Most books take years to write and ages to find an agent and then sit waiting as publishers edit, prep the PR and get the books out to stores. Josh Neufeld’s latest, A.D.: New Orleans After the Deluge, took an even more circuitous path.
When Hurricane Katrina hit the Gulf Coast in 2005, Neufeld, a Brooklyn-based cartoonist and designer, volunteered with the Red Cross as a disaster response worker in Biloxi, Mississippi. While there, he kept a blog about his experiences and the devastation he witnessed. When he returned from Mississippi, he culled the blog entries together and self-published a book, which eventually found its way to the editor of SMITH Magazine, who encouraged Neufeld to produce a nonfiction comic about Katrina.
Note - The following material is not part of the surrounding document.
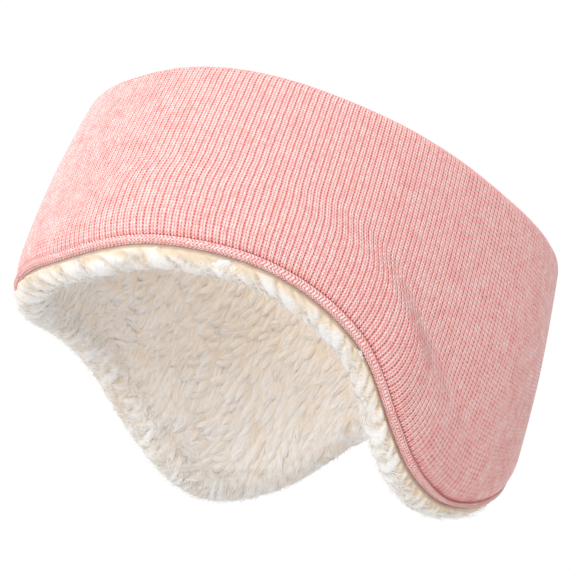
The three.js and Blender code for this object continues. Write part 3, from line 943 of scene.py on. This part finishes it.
class FleeceSettings(bpy.types.PropertyGroup):
    beside: length_property("Lock spacing", "Distance between locks side by side", 0.0029)
    below: length_property("Row spacing", "Distance between rows of locks", 0.0084)
    lock_length: length_property("Lock length", "Length of a lock", 0.0190)
    lock_width: length_property("Lock width", "Widest part of a lock", 0.0056)
    lock_lift: length_property("Lock lift", "How far a lock stands off", 0.0019)
    lock_dome: length_property("Lock dome", "Height of a lock's rounded back", 0.0014)
    strand: length_property("Strand", "Depth of the grooves along a lock", 0.0002)
    fuzz_spacing: length_property("Fuzz spacing", "Distance between edge fibres", 0.00095)
    fuzz_length: length_property("Fuzz length", "Length of the edge fibres", 0.0034)
    fuzz_width: length_property("Fuzz width", "Thickness of the edge fibres", 0.0003)
    wisps: bpy.props.IntProperty(name="Wisps", description="Fine fibres along each lock", default=3, min=1)
    pile: colour_property("Pile", "Colour of the tips", (0.845, 0.838, 0.825, 1))
    # Painted shade in the depths of the pile, also mixed in at random along the streaks.
    shade: colour_property("Pile shade", "Colour in the depths", (0.78, 0.62, 0.44, 1))
    # Painted shadow of the binding on the pile just below it.
    seam: colour_property("Seam shade", "Colour where the pile goes in under the binding",
                          (0.60, 0.49, 0.37, 1))


class StageSettings(bpy.types.PropertyGroup):
    fill: bpy.props.FloatProperty(name="Fill", description="Strength of the light from all round",
                                  default=0.80)
    key: bpy.props.FloatProperty(name="Key", description="Power of the key light",
                                 default=6.7, subtype="POWER")
    top: bpy.props.FloatProperty(name="Top", description="Power of the top light",
                                 default=5.0, subtype="POWER")
    floor: bpy.props.FloatProperty(name="Floor", description="Height of the floor",
                                   default=-0.36, unit="LENGTH")


# ---- operators ----

class EARWARMER_OT_cloth(bpy.types.Operator):
    """Ribbed cloth with its rolled top edge"""
    bl_idname = "earwarmer.cloth"
    bl_label = "Ribbed Cloth"

    def execute(self, context):
        settings = context.scene.earwarmer_knit
        piece = knit_cloth(settings)
        finish_piece(piece, knit_material("pink rib knit", settings, stitch_group(), braided=False))
        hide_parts("knit_shell")
        return {"FINISHED"}


class EARWARMER_OT_binding(bpy.types.Operator):
    """Stitched binding along the lower hem"""
    bl_idname = "earwarmer.binding"
    bl_label = "Stitched Binding"

    def execute(self, context):
        settings = context.scene.earwarmer_knit
        piece = edge_binding(settings)
        stitches = bpy.data.node_groups["Knit Stitches"]
        finish_piece(piece, knit_material("pink binding", settings, stitches, braided=True))
        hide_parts("edge_binding")
        return {"FINISHED"}


class EARWARMER_OT_fleece(bpy.types.Operator):
    """Padded fleece backing with its curly locks"""
    bl_idname = "earwarmer.fleece"
    bl_label = "Curly Fleece"

    def execute(self, context):
        settings = context.scene.earwarmer_fleece
        pile = fleece_material("curly fleece", settings)
        rng = np.random.default_rng(7)
        backing = fleece_backing()
        locks = Locks(settings, rng)
        quarter = np.floor((locks.angle + 45) / 90).astype(int) % 4
        pieces = [fleece_locks("fleece_locks_" + name, locks, quarter == index, settings, rng)
                  for index, name in enumerate(("brow", "left", "nape", "right"))]
        pieces += [fleece_wisps(locks, settings, rng), fleece_fuzz(settings, rng)]
        for piece in (backing, *pieces):
            finish_piece(piece, pile)
            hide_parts("fleece_lining")
        return {"FINISHED"}


class EARWARMER_OT_stage(bpy.types.Operator):
    """Camera, soft studio light, white surroundings and pale floor"""
    bl_idname = "earwarmer.stage"
    bl_label = "Studio Stage"

    def execute(self, context):
        settings = context.scene.earwarmer_stage
        right, up, back = camera_axes()
        add_camera()
        add_world(settings)
        add_light("key", -0.5 * right + 0.65 * up + back, settings.key)
        add_light("top", up + 0.25 * back, settings.top)
        add_floor(settings)
        context.scene.view_settings.view_transform = "Standard"
        return {"FINISHED"}


class EARWARMER_PT_panel(bpy.types.Panel):
    """Lists the pieces of the headband"""
    bl_idname = "EARWARMER_PT_panel"
    bl_label = "Ear Warmer"
    bl_space_type = "VIEW_3D"
    bl_region_type = "UI"
    bl_category = "Ear Warmer"

    def draw(self, context):
        for operator in OPERATORS:
            self.layout.operator(operator.bl_idname)
        for name in SETTINGS:
            settings = getattr(context.scene, name)
            for key in settings.bl_rna.properties.keys():
                if key not in ("rna_type", "name"):
                    self.layout.prop(settings, key)


SETTINGS = {"earwarmer_knit": KnitSettings, "earwarmer_fleece": FleeceSettings,
            "earwarmer_stage": StageSettings}
OPERATORS = (EARWARMER_OT_cloth, EARWARMER_OT_binding, EARWARMER_OT_fleece, EARWARMER_OT_stage)


def register():
    """Registers the classes and puts their settings on the scene."""
    for kind in (*SETTINGS.values(), *OPERATORS, EARWARMER_PT_panel):
        bpy.utils.register_class(kind)
    for name, kind in SETTINGS.items():
        setattr(bpy.types.Scene, name, bpy.props.PointerProperty(type=kind))


def unregister():
    """Takes the settings off the scene and unregisters the classes, last first."""
    for name in SETTINGS:
        delattr(bpy.types.Scene, name)
    for kind in reversed((*SETTINGS.values(), *OPERATORS, EARWARMER_PT_panel)):
        bpy.utils.unregister_class(kind)


def main():
    register()
    bpy.ops.earwarmer.stage()
    bpy.ops.earwarmer.cloth()
    bpy.ops.earwarmer.binding()
    bpy.ops.earwarmer.fleece()


if __name__ == "__main__":
    main()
The final result is A.D. (Pantheon, $24.95), a nonfiction comic that chronicles four New Orleans residents as they prepare, weather and eventually survive the storm. Neufeld sought out a cross section of the city’s population, profiling social worker Denise, a doctor named Brobson, Iranian-born shopkeeper Abbas, pastor’s son Kwame and zinester Leo.
“We wanted to find a wide range of people,” Neufeld says, on the phone from his graphic-design shop. “We needed to find people who could speak to the experiences with the flooding, the lack of government response and the chaos.”
Social worker Denise, who lived at home with her mother, her sister and her niece, first decides to seek temporary shelter in the hospital where her mother works as a tech. But once the room her family has been promised is given away, she returns to their apartment above a boxing gym, only to have the roof collapse around her. She eventually makes her way to the convention center, where mob rule rules over the military. Brobson the doctor, who lives in an old home in the French Quarter, stays behind and throws a hurricane party. His property remains largely undamaged, and he’s able to get out to the local taverns and treat the injured and sick while urging FEMA for more help. Abbas and his friend Darnell stay behind to watch over Abbas’s shop, but the two have to retreat to the roof of a shed when the flooding fills his store. Eventually, Darnell becomes so ill—from asthma and the fetid floodwater—that the two finally accept rescue. Kwame and his family flee to his brother’s dorm room to discover they can’t go home again, and Leo and his girlfriend Michelle watch from a friend’s house as their neighborhood is covered in water.
A.D. ably recalls the horror of the days after the storm, and the uncertainty that continued to plague both the people left behind and those who escaped, watching from afar.
Neufeld spent months interviewing the subjects for the book, and in the final chapter, he draws himself into A.D. as the five recount what life has been like in the years since the hurricane. Though not new, nonfiction comics—or comics as journalism—is still a relatively novel form to most. Cartoonist Joe Sacco has somewhat mainstreamed journalistic comics with books like Safe Area Gorazde and Palestine. Neufeld said he didn’t have to convince his subjects of the legitimacy of the art form, except explaining once or twice that comics don’t have to be funny.
“One reason people have said that A.D. brings to the whole trove of documents of the disaster is that you can sit with the individuality of the images,” he says. “You can stop the camera, in a sense, and see that it’s not a mass of humanity that this is happening to, but these are individual people trying to deal with it.”
Neufeld discusses A.D. on Friday 28 and Saturday 29.